Marcus 3:31-35
Marcus 3:31-35 Statenvertaling (Importantia edition) (STV)
Zo kwamen dan Zijn broeders en Zijn moeder; en buiten staande, zonden zij tot Hem, en riepen Hem. En de schare zat rondom Hem; en zij zeiden tot Hem: Zie, Uw moeder en Uw broeders daar buiten zoeken U. En Hij antwoordde hun, zeggende: Wie is Mijn moeder, of Mijn broeders? En rondom overzien hebbende, die om Hem zaten, zeide Hij: Ziet, Mijn moeder en Mijn broeders. Want zo wie den wil van God doet, die is Mijn broeder, en Mijn zuster, en moeder.
Marcus 3:31-35 Herziene Statenvertaling (HSV)
Nu kwamen dan Zijn broers en Zijn moeder; en terwijl zij buiten stonden, stuurden zij iemand naar Hem toe om Hem te roepen. En de menigte zat om Hem heen; en ze zeiden tegen Hem: Zie, Uw moeder en Uw broers daarbuiten zoeken U. En Hij antwoordde hun en zei: Wie is Mijn moeder, of wie zijn Mijn broers? En terwijl Hij rondom Zich keek naar hen die om Hem heen zaten, zei Hij: Zie, Mijn moeder en Mijn broeders; want wie de wil van God doet, die is Mijn broeder en Mijn zuster en Mijn moeder.
Marcus 3:31-35 NBG-vertaling 1951 (NBG51)
En zijn moeder en zijn broeders kwamen, en buiten staande zonden zij iemand tot Hem om Hem te roepen. En een schare zat rondom Hem en zij zeiden tot Hem: Zie, uw moeder en uw broeders en uw zusters staan buiten en zoeken U. En Hij antwoordde en zeide tot hen: Wie zijn mijn moeder en broeders? En rondziende over degenen, die in een kring rondom Hem zaten, zeide Hij: Zie, mijn moeder en mijn broeders. Al wie de wil Gods doet, die is mijn broeder en zuster en moeder.
Marcus 3:31-35 Het Boek (HTB)
Zijn moeder en zijn broers kwamen bij het overvolle huis en lieten Hem roepen. Zelf bleven zij buiten staan. De mensen die om Hem heen zaten, zeiden: ‘Uw moeder en uw broers en zusters staan buiten.
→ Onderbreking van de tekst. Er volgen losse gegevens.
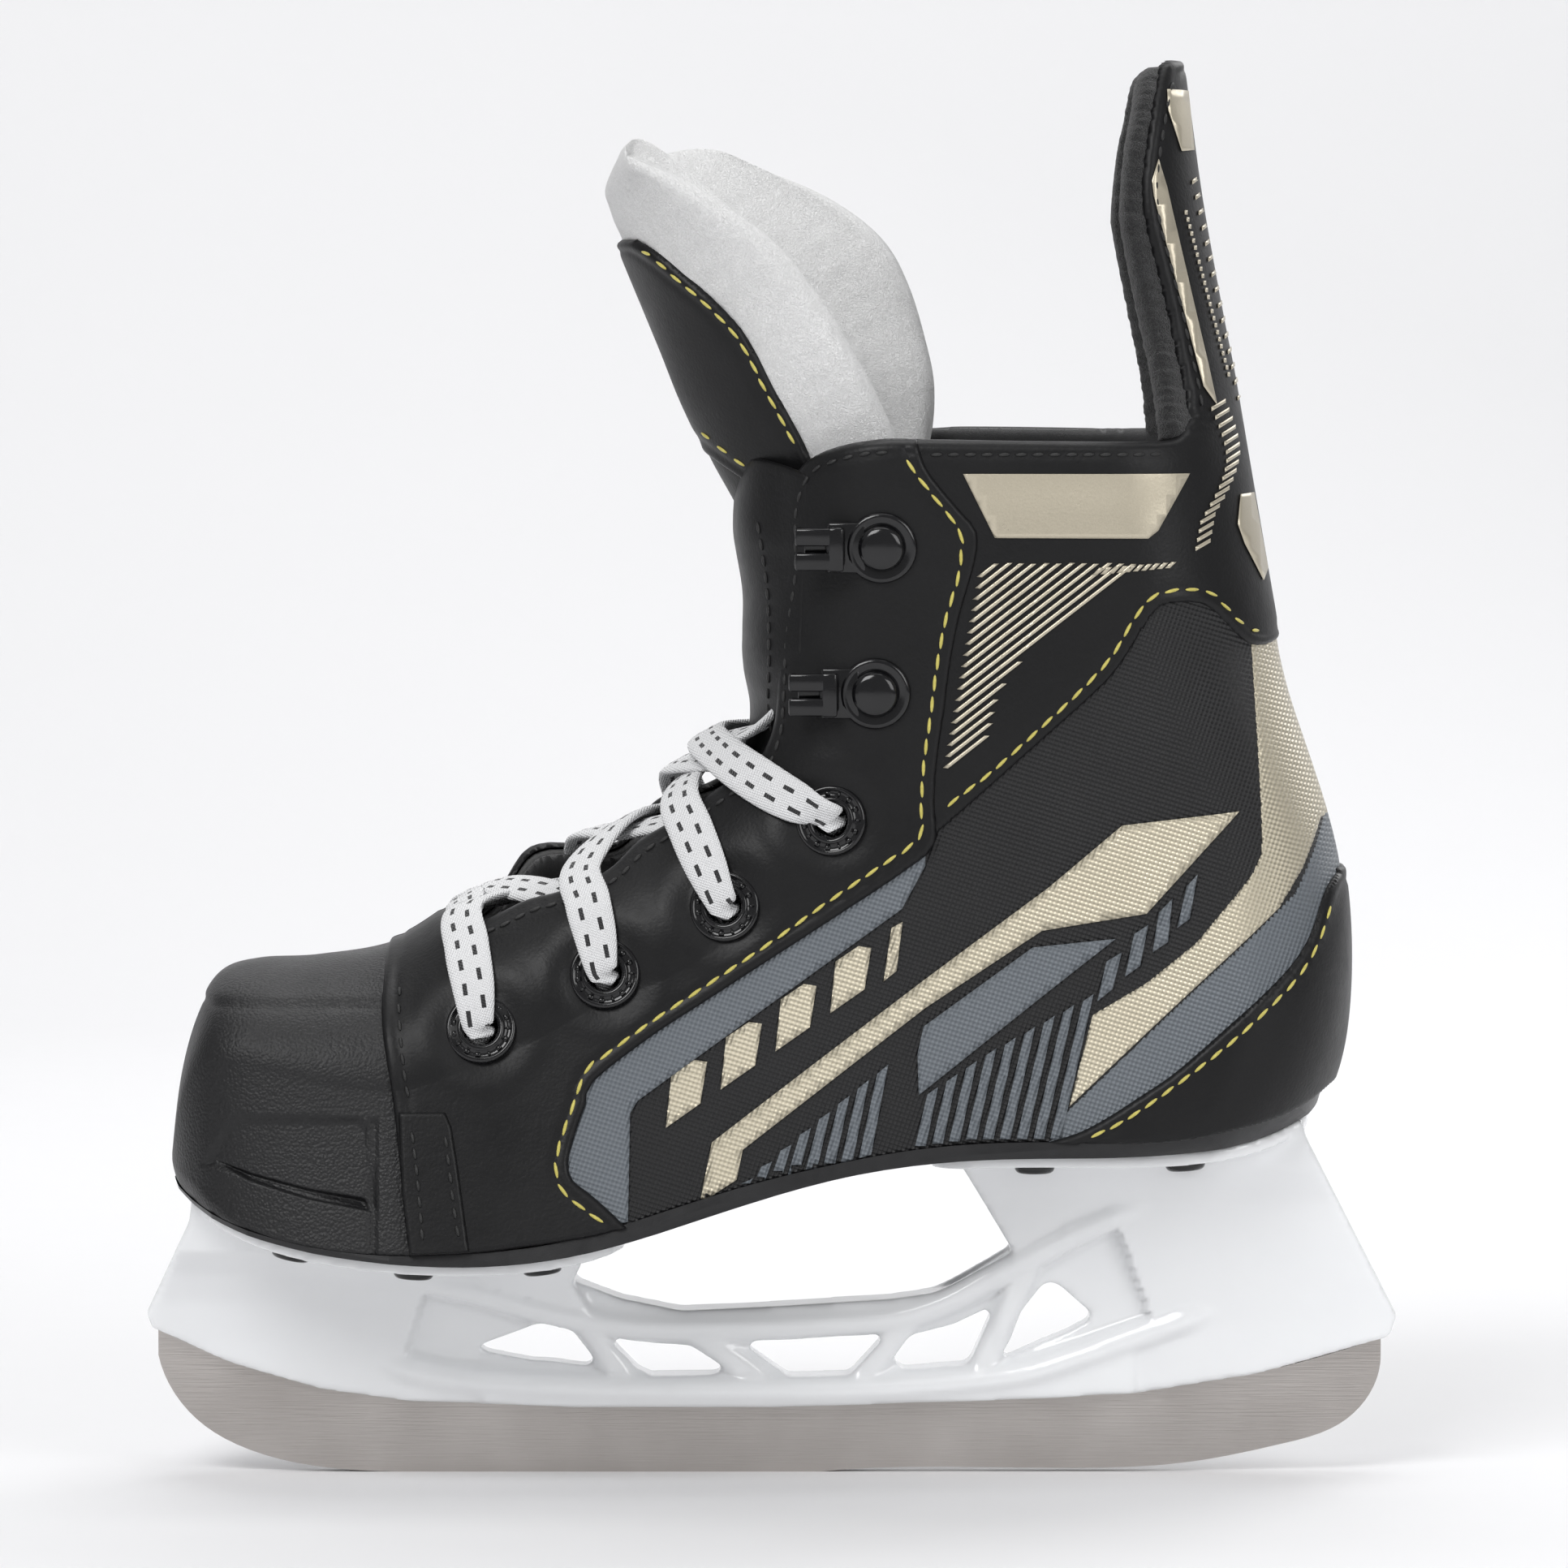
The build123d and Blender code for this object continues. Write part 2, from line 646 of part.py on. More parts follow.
# ---------------------------------------------------------------- vamp tabs
tab_outline = [
    (-59.4, 30), (-60.2, 55), (-60.8, 62.5), (-53, 62.5), (-52, 60), (-50, 47), (-49, 30),
]
tab_thick = 0.9
tabs = common(boot_form(-tab_thick) - form_skin, above_solid(feather_line, 0.2), side_solid(tab_outline))
for side, half in halves.items():
    write(common(tabs, half), f"vamp_tab_{side}")

# ---------------------------------------------------------------- tongue
strip_half = 10.5
strip_set_back = 4.0  # from the throat's front end
face_thick = 1.6
tongue_lean = 22.4
pivot_x, pivot_z = tongue_pivot
wedge_slope = tan(radians(tongue_back_tilt + 2))
tongue_lower_side = [
    (-60, 95), (-60, 74), (-40, 80), (-22, 90), (-5, 102), (6, 113), (13, 128), (15, 145),
    (15, pivot_z - (15 - pivot_x) * wedge_slope), (pivot_x, pivot_z - 0.3), (-14, 150),
    (-14, 130), (-30, 118),
]
throat_front = [
    (-6, 140), (-5.5, 152), (pivot_x + 0.2, pivot_z - 0.3), (2, pivot_z - 0.3 - 11 * wedge_slope),
    (2, 140),
]
form_tongue = boot_form(tongue_inset)
form_tongue_inner = boot_form(tongue_inset + felt)
tongue_lower_block = side_solid(tongue_lower_side)
felt_lower = common(form_tongue - form_tongue_inner, tongue_lower_block)
with BuildPart() as strip:
    with BuildSketch(Plane.XY.offset(74)):
        with Locations(((gap_front + strip_set_back + gap_back) / 2, 0)):
            RectangleRounded(gap_back - gap_front - strip_set_back, 2 * strip_half, 9.0)
    extrude(amount=120)
strip_lower = common(boot_form(0.4) - form_tongue, tongue_lower_block, strip.part)
strip_lower = strip_lower + (side_solid(throat_front, strip_half) - form_tongue)
write(Part(felt_lower.solids()), "tongue_felt_lower")
write(Part(strip_lower.solids()), "tongue_face_lower")


def tongue_form(inset):
    """Closed form of the upper tongue, leaning forward, drawn in by inset."""
    up = Vector(-sin(radians(tongue_lean)), 0, cos(radians(tongue_lean)))
    back = Vector(cos(radians(tongue_lean)), 0, sin(radians(tongue_lean)))
    stations = [
        # distance up the tongue, front half width, front rounding, back half width, depth
        (-14, 11.5, 10.5, 17.0, 46.0),
        (10, 15.0, 12.0, 20.0, 48.0),
        (60, 22.0, 15.0, 27.0, 50.0),
    ]
    with BuildPart() as form:
        for rise, front_w, front_r, back_w, depth in stations:
            start = Vector(pivot_x, 0, pivot_z) + up * rise + back * inset
            with BuildSketch(Plane(start, x_dir=(0, -1, 0), z_dir=up)):
                with BuildLine():
                    nose = EllipticalCenterArc((0, front_r - inset), front_w - inset, front_r - inset, 270)
                    Polyline(nose @ 1, (back_w - inset, depth), (0, depth))
                    mirror(about=Plane.YZ)
                make_face()
        loft(ruled=True)
    return form.part


face_upper_side = [
    (-14, 167.8), (-34, 200), (-24, 205), (-21.5, 204.7), (-15, 199.5), (-5, 190), (0, 181),
    (6.3, 169), (6.5, 167.8),
]
felt_upper_side = [
    (-14, 167.8), (-44, 214), (-28, 214.5), (-25, 217.5), (-17, 215), (-7, 209), (5, 198),
    (15, 182), (20.5, 172.5), (21, 167.8),
]
tongue_outer = tongue_form(0)
tongue_middle = tongue_form(face_thick)
tongue_inner = tongue_form(face_thick + felt)
write(common(tongue_outer - tongue_middle, side_solid(face_upper_side)), "tongue_face_upper")
write(common(tongue_middle - tongue_inner, side_solid(felt_upper_side)), "tongue_felt_upper")

# ---------------------------------------------------------------- tendon guard
guard_stiffener = 1.2
guard_felt = 5.0
hinge_x, hinge_z = guard_pivot
guard_floor = hinge_z + (hinge_x - 50) * tan(radians(guard_front_tilt + 1.5))
guard_stations = [
    # z, back x, arc end x, half width
    (170, 78.0, 60.0, 25.0),
    (190, 74.5, 59.0, 22.0),
    (210, 70.8, 56.5, 20.5),
    (224, 68.9, 58.0, 17.5),
    (234.3, 67.5, 61.0, 11.0),
]
guard_skin_side = [
    (68, 172), (66.5, 183), (65, 192), (63, 200), (61.5, 207), (60.5, 213), (63, 228), (64, 240),
    (90, 240), (90, 172),
]
guard_felt_side = [
    (65, 172), (63, 183), (60, 194), (57, 206), (56.8, 210), (58, 220), (59.5, 225),
    (61.5, 233.4), (90, 233.4), (90, 172),
]
above_guard_gap = side_solid([(50, guard_floor), (hinge_x, hinge_z), (95, hinge_z), (95, 250), (50, 250)])


def guard_form(inset):
    """Closed form of the tendon guard, its back drawn in by inset and its front open."""
    with BuildPart() as form:
        for z, back, end, half in guard_stations:
            width = half - inset
            with BuildSketch(Plane.XY.offset(z)):
                with BuildLine():
                    ThreePointArc((end, -width), (back - inset, 0), (end, width))
                    Polyline((end, width), (end - 15, width), (end - 15, -width), (end, -width))
                make_face()
        loft(ruled=True)
    return form.part


guard_layers = [0, skin, skin + guard_stiffener, skin + guard_stiffener + guard_felt]
guard_forms = [guard_form(inset) for inset in guard_layers]
guard_sides = [guard_skin_side, guard_skin_side, guard_felt_side]
guard_names = ["tendon_guard_skin", "tendon_guard_stiffener", "tendon_guard_felt"]
for outer, inner, outline, name in zip(guard_forms, guard_forms[1:], guard_sides, guard_names):
    write(common(outer - inner, side_solid(outline), above_guard_gap), name)

# ---------------------------------------------------------------- lace
lace_r = 1.0
lace_under = wall + 1.3  # strand between lining and tongue
lace_out = -2.6  # strand just outside an eyelet
lace_climb = -2.3
over_lift = 2.7  # the half that crosses on top
tip_r = 1.5
tip_length = 18.0

# Each crossing of the throat: over the edge, middle, down past the far edge, under the facing.
# y is positive on the side that the strand comes from.
crossings = [
    [(-46.5, 15.5, 98.5), (-39.5, 0.0, 105.0), (-33.0, -12.5, 103.0), (-31.0, -13.5, 95.5)],
    [(-26.0, 15.5, 109.0), (-19.0, 0.0, 116.5), (-13.0, -12.5, 115.5), (-10.5, -13.5, 107.0)],
    [(-14.0, 15.8, 118.0), (-13.0, 0.0, 121.5), (-5.5, -12.5, 122.5), (2.5, -13.6, 117.0)],
    [(-3.5, 16.0, 124.5), (-8.5, 0.0, 129.0), (-4.0, -12.5, 130.5), (4.5, -13.4, 128.5)],
]


def surface_point(x, z, side, depth):
    """Point at a depth under the boot's outer face at (x, z)."""
    plane = at_surface(x, z, side)
    return plane.origin - plane.z_dir * depth


def corner_radii(points, largest):
    """Arc radius at each inner corner of a route, as large as its two runs allow."""
    radii = []
    for before, corner, after in zip(points, points[1:], points[2:]):
        shorter = min((corner - before).length, (after - corner).length)
        turn = (corner - before).get_angle(after - corner)
        radii.append(min(0.45 * shorter / tan(radians(turn / 2)), largest))
    return radii


def cord(points, radius, largest):
    """Tube along straight runs joined by tangent arcs."""
    radii = corner_radii(points, largest)
    with BuildPart() as tube:
        with BuildLine() as path:
            FilletPolyline(*points, radius=radii)
        wire = path.wire()
        with BuildSketch(Plane(wire @ 0, z_dir=wire % 0)):
            Circle(radius)
        sweep()
    print("cord length", round(wire.length, 1), "arcs", [round(r, 1) for r in radii])
    return tube.part


def laced_half(side):
    """Route of one half of the lace, from the middle of the bottom bar to its last crossing."""
    other = {"lateral": "medial", "medial": "lateral"}
    sign = {"lateral": -1, "medial": 1}
    lift = Vector(-0.45, 0, 0.9) * (over_lift if side == "medial" else 0)
    points = [Vector(-51, 0, 97.5), Vector(-50.5, sign[side] * 9, 96.5), Vector(-49, sign[side] * 13, 88)]
    here = side
    for (x, z), crossing in zip(eyelets_xz, crossings):
        edge, middle, dive, under = crossing
        climb = ((x + edge[0]) / 2, (z + edge[2]) / 2)
        points.append(surface_point(x, z, here, lace_under))
        points.append(surface_point(x, z, here, lace_out))
        points.append(surface_point(*climb, here, lace_climb))
        for spot, raised in [(edge, 0), (middle, 1), (dive, 0), (under, 0)]:
            points.append(Vector(spot[0], spot[1] * sign[here], spot[2]) + lift * raised)
        here = other[here]
    return points, here


# Free tails, tucked down beside the tongue and folded back under the toe cap.
# (x, y, z), y positive on the side that the tail goes down.
tail_drop = [
    (11.0, 125.0, 7.2), (19.0, 116.0, 7.6), (24.0, 105.0, 9.0), (24.0, 92.0, 11.0), (19.0, 79.0, 12.0),
]
tail_floor = {
    "lateral": [
        (9.0, 19.0, 65.0), (-8.0, 22.0, 58.6), (-26.0, 24.5, 52.4), (-46.0, 25.0, 48.2),
        (-64.0, 22.0, 48.0), (-74.5, 12.5, 48.9), (-76.0, 0.5, 49.2), (-68.5, -9.5, 48.4),
        (-54.0, -12.5, 47.9), (-36.0, -12.0, 49.6), (-18.0, -12.5, 54.8),
    ],
    "medial": [
        (9.0, 19.0, 65.0), (-8.0, 22.0, 58.6), (-26.0, 24.5, 52.4), (-44.0, 25.0, 49.4),
        (-60.0, 21.5, 51.4), (-68.5, 12.5, 52.8), (-70.0, 1.5, 53.0), (-64.0, -7.5, 52.2),
        (-52.0, -12.0, 50.4), (-35.0, -13.0, 51.0), (-17.0, -12.0, 56.0),
    ],
}
laces, side_of_tail = [], {"lateral": -1, "medial": 1}
for start_side in halves:
    route, side = laced_half(start_side)
    laces.append(cord(route, lace_r, 3.0))
    sign = side_of_tail[side]
    tail = [route[-1]]
    tail += [surface_point(x, z, side, depth) for x, z, depth in tail_drop]
    tail += [Vector(x, y * sign, z) for x, y, z in tail_floor[side]]
    write(cord(tail, lace_r, 60.0), f"lace_tail_{side}")
    print("tail route", side, [tuple(round(v, 1) for v in point) for point in tail])
    along = (tail[-1] - tail[-2]).normalized()
    with BuildPart() as tip:
        with BuildSketch(Plane(tail[-1], z_dir=along)):
            Circle(tip_r)
        extrude(amount=tip_length)
        fillet(tip.edges().sort_by(Axis(tail[-1], along))[-1:], 0.8)
    write(tip.part, f"lace_tip_{side}")
write(Compound(children=laces), "lace")
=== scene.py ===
"""Looks of a youth hockey skate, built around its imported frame."""
import json
import logging
import math
from dataclasses import dataclass, field
from enum import Enum
from typing import Callable, Iterable

import bmesh
import bpy
import numpy as np
from mathutils import Matrix, Vector
from mathutils.bvhtree import BVHTree

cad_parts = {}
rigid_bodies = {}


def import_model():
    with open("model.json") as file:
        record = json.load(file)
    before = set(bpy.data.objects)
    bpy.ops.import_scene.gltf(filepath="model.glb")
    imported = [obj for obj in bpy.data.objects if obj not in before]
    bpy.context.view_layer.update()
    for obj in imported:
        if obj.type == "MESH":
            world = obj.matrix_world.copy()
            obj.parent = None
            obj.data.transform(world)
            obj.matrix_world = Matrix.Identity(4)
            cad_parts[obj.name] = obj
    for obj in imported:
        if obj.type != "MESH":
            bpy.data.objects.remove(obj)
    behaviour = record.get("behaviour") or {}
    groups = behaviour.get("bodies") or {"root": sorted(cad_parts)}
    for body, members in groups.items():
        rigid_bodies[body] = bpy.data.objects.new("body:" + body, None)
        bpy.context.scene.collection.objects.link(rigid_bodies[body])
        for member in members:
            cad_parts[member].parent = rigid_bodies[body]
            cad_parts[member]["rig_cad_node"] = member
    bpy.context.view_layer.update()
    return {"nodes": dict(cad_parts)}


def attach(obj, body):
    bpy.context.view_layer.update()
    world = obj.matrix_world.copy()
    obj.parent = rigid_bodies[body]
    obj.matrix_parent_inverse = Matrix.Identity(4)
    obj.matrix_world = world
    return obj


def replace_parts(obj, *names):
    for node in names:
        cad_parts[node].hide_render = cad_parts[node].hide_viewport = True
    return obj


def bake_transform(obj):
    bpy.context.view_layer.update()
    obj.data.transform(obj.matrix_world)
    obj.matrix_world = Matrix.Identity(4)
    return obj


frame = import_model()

MM = 0.001
Point = tuple[float, ...]
Path = list[Point]
Colour = tuple[float, float, float]
log = logging.getLogger("skate")


class Side(Enum):
    """Outer and inner side of this left skate."""

    LATERAL = "lateral"
    MEDIAL = "medial"

    @property
    def sign(self) -> int:
        """Direction of the side along Y."""
        return -1 if self is Side.LATERAL else 1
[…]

Zij willen U spreken.’ Hij antwoordde: ‘Wie is mijn moeder en wie zijn mijn broers?’ Hij keek de kring rond en zei: ‘Kijk, dat zijn mijn moeder en mijn broers. Ieder die doet wat God wil, is mijn broer, mijn zuster, mijn moeder.’
Marcus 3:31-35 BasisBijbel, de bijbel in makkelijk Nederlands (BB)
Jezus' moeder en broers kwamen naar Jezus toe. Toen ze bij het huis stonden, stuurden ze iemand naar binnen om Jezus te roepen. Er zat een grote groep mensen om Hem heen. Ze zeiden tegen Hem: "Uw moeder en broers staan buiten. Ze willen U spreken." Hij antwoordde hun: "Wie zijn mijn moeder en mijn broers?" Hij keek om Zich heen naar de mensen die in een kring om Hem heen zaten, en zei: "Kijk, zij zijn mijn moeder en mijn broers. Iedereen die doet wat God wil, is mijn broer en zus en moeder."